“Grizzlies are Coming to Town. Can the West Live With Them?”

For the first time since the late 1800s, a grizzly bear was spotted on the high plains of the Upper Missouri River Breaks in October 2023, according to Montana Fish, Wildlife and Parks. This grizzly sighting, which was caught on a game camera on the American Prairie Reserve, occurred hundreds of miles from the primary grizzly recovery zones of the Greater Yellowstone and North Continental Divide ecosystems. It was the furthest east a grizzly had been seen in 100 years.

Grizzlies have also been spotted near Havre, Winifred, in the Pryor, Big Snowy and Crazy Mountains, and on the outskirts of cities like Missoula, Lewiston and Billings in the last five years. These forays back into their historic territory, which often require traversing great distances and navigating a human-dominated landscape, are becoming a pattern as the grizzly population grows.

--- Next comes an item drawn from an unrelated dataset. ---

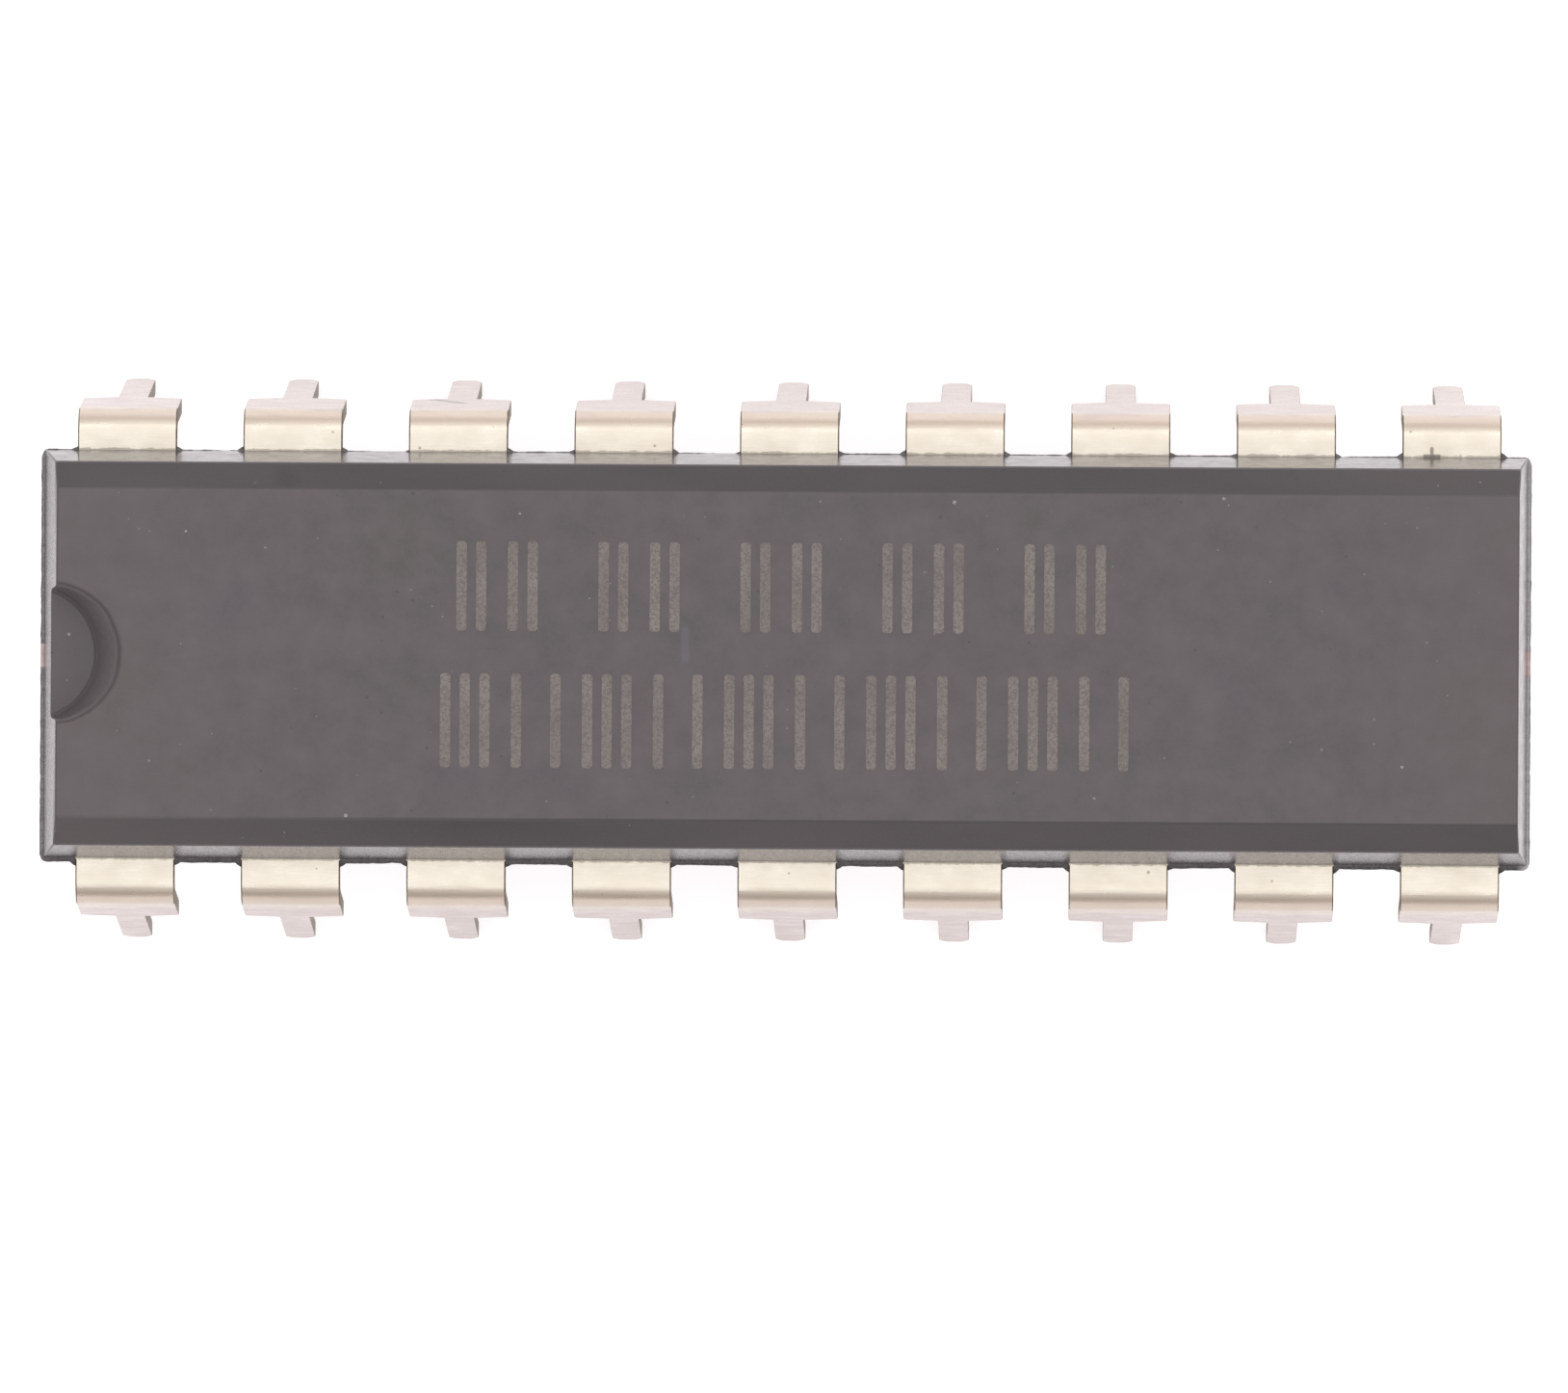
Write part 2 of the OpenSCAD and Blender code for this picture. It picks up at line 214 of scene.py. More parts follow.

Scientists estimate there were historically 50,000 grizzly bears in the Lower 48. By the 1970s, the grizzly population bottomed out at about 700 individuals. The grizzlies that remained survived in northwestern Montana and Yellowstone National Park. As a result, grizzly bears were designated a threatened species through the Endangered Species Act in 1975.

Montana Fish Wildlife and Parks estimated there are 2,100 grizzly bears in the Lower 48 in 2023. Half live in the Greater Yellowstone Ecosystem (GYE), an island habitat made up of Yellowstone and Grand Teton National Parks. The other half live in the North Continental Divide Ecosystem (NCDE) surrounding Glacier National Park and the Bob Marshall Wilderness.

A small handful of grizzlies live outside the two zones in Montana’s Cabinet Yaak, Idaho’s Selkirk Mountains and the Bitterroot-Selway wilderness along the Montana-Idaho border. The agency is deciding whether to reintroduce grizzlies into Washington’s North Cascades, one of the original recovery zones, in 2024.

For the last two decades, grizzly bear management in the lower 48 states has been stuck in a repetitive cycle. Since grizzlies were listed in 1975, they have been removed from the Endangered Species Act twice and successfully restored both times by legal challenges from environmental groups.

In February 2023, the USFWS started the status review process again for delisting grizzlies in the Greater Yellowstone (GYE) and North Continental Divide (NCDE) ecosystems due to petitions from Montana and Wyoming. This is the second time the agency has considered delisting the NCDE population and the third time it will consider delisting the GYE Yellowstone population. The USFWS is scheduled to release its decision in the spring of 2024.